There is a Hollywood movie which I love: WAG THE DOG (1997). One of the main characters (played by Dustin Hoffman) says at the end of the film (shortly before he is killed by the government): “I want the credit!” Sorry, David: We want the credit.
Neither Litvinenko nor I were ever mentioned by Mr. Satter even a single time as the authors of BLOWING UP RUSSIA, a major book about the events of September 1999 in Russia, notable for the fact that everyone who participated in its writing, publication, and promotion has been killed or died under mysterious circumstances – namely: Alexander Litvinenko; Yuri Schekochikhin; Vladimir Golovliev (2002) and Sergey Yushenkov (2003) (both members of the Russian State Duma); Badri Patarkatsishvili (2008) and Boris Berezovsky (2013) (both of whom were financing my and Litvinenko's project from the beginning until the end (i.e., 2000-2006)). All of these people are dead now – except me.

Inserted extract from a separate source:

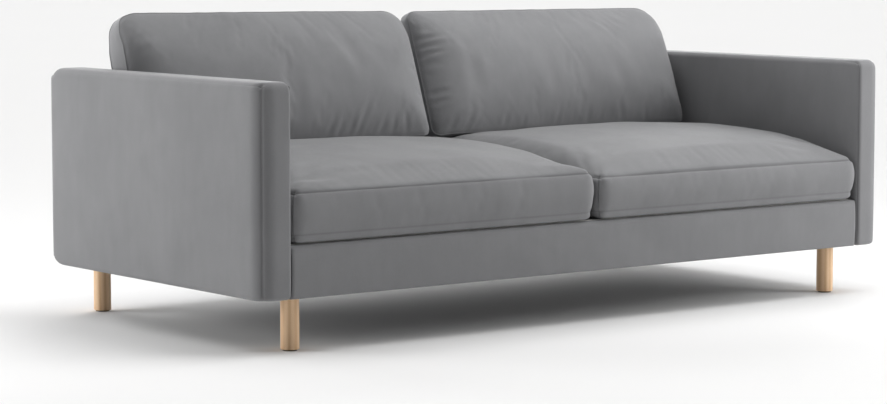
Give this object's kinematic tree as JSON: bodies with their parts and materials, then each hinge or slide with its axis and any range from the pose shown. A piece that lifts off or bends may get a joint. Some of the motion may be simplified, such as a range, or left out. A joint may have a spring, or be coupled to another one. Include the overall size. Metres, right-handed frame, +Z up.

Aside from any potential legal and/or ethical issues, or even glossing over the problem of plagiarism, authors need the credit for the work we do and for the risks we take. All we are asking for is the credit where the credit is due – especially when it comes to the publications of purported experts in a given field. It seems that a respectable publication such as NATIONAL REVIEW should demand no less from its contributing authors. In view of the foregoing, I would think that publishing my letter might be appropriate in order to provide me with an opportunity to correct factual inaccuracies in Mr. Satter’s work and to encourage a more thorough presentation of the existing body of research on the topics of public interest, which Mr. Satter purports to highlight in his work.
Many thanks, in advance, for your attention to this matter.